The ability to conjure images from thought is transforming creative industries, art, design, and even just everyday fun. So next time you prompt an AI to create something wild, remember the intricate dance of data, algorithms, and a little bit of structured chaos that makes it all happen. Pretty mind-bending, isn’t it?

Frequently Asked Questions (FAQs)

Q1: How does AI know what a ‘cat’ or ‘synthwave’ looks like?: A: AI models are trained on vast datasets containing millions or even billions of images, many of which are labeled with descriptions. By analyzing these, the AI learns to associate words like ‘cat’ with the visual features of cats, and stylistic terms like ‘synthwave’ with the colors, shapes, and moods common to that aesthetic.
Q2: What are Diffusion Models in AI image generation?: A: Diffusion Models start with an image of random noise and gradually refine it by removing the noise step-by-step. Each step is guided by the text prompt, steering the image towards the desired output. It’s like sculpting by removing material rather than adding it.
Q3: Are AI image generators easy to use?: A: Many modern AI image generation tools are designed with user-friendly interfaces. You typically just need to type a text prompt. However, mastering “prompt engineering” – crafting effective prompts to get the exact results you want – can take some practice and experimentation.

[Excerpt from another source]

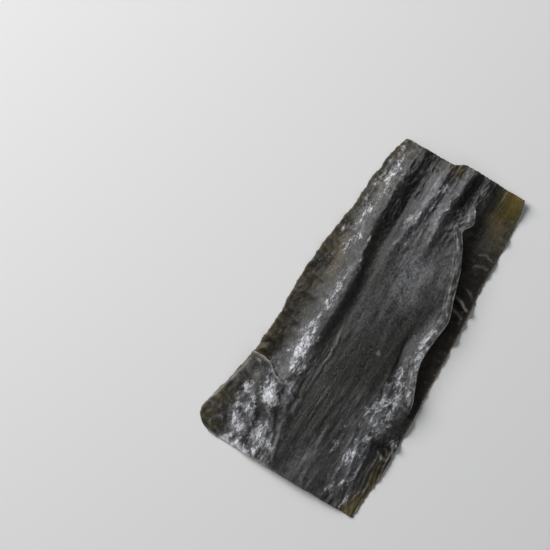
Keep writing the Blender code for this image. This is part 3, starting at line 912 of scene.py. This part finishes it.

Q4: Can AI create any image I can imagine?: A: While AI image generators are incredibly powerful, they do have limitations. They might struggle with highly complex or abstract concepts, specific details like the number of fingers on a hand, or generating coherent text within an image. However, their capabilities are constantly improving.
Q5: What’s the difference between Diffusion Models and GANs?: A: Both are methods for AI image generation. GANs (Generative Adversarial Networks) use two competing neural networks (a generator and a discriminator) to create images. Diffusion Models, on the other hand, work by starting with noise and systematically removing it based on a text prompt to form an image. Diffusion models have recently become very popular due to their ability to generate high-quality and diverse images.